Let us be clear about the magnitudes involved. In the case of Alberta we are talking about $88 million against an economy of $70 billion and an infrastructure investment of at least $1 billion a year. These are hardly kick start kinds of numbers. That is the magnitude and context of the program.
I do not want to quarrel with infrastructure as a priority or even a higher priority than it has been in the past. What I want to do is simply suggest that it will not fulfil the objectives stated by the government and the raised expectations of consumers, taxpayers and investors. It is short-term thinking about jobs and activities that has long-term consequences in terms of employment and output and that has been the past generation as we have seen it.
I ask members, especially government members, to give strong consideration to this before they cast their votes on this matter and on the legislative program that will flow from the throne speech. Members opposite will be held responsible by the public for the performance of the Canadian economy in the next four years.
Possibly the infrastructure program will deliver some short-term benefits and some short-term visibility. But in the long term, by the next election-that at least we will talk about as our long term-the infrastructure program will long be passed and we will be stuck with the bills for it.

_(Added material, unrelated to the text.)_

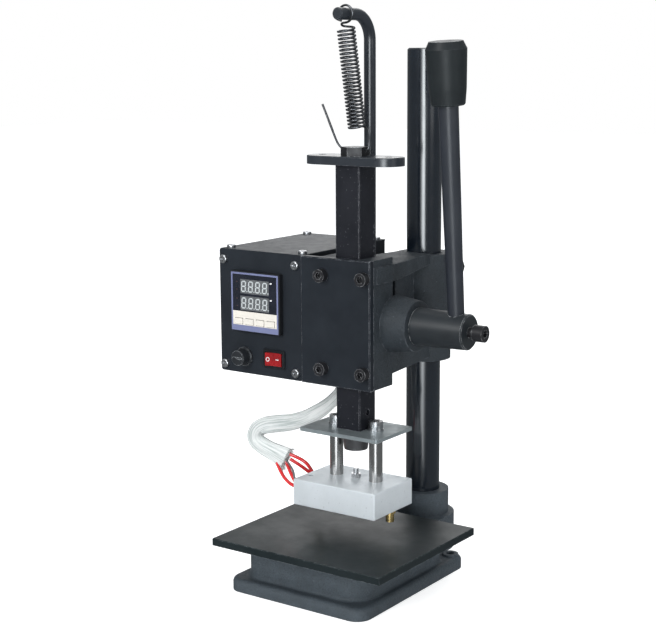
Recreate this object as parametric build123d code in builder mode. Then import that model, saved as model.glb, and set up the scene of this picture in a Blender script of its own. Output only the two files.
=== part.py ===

I suggest that until the government has contemplated a way to credibly finance these things and to fit these within the $153 billion spending cap that we suggest it should re-examine these priorities.
I ask government members to give strong consideration to this aspect of fiscal discipline, the subamendment we propose, to support and vote for it and to include it in the speech from the throne. On that basis we would be building a more successful government program, not just from our standpoint but also for the potential of their own re-election in four years.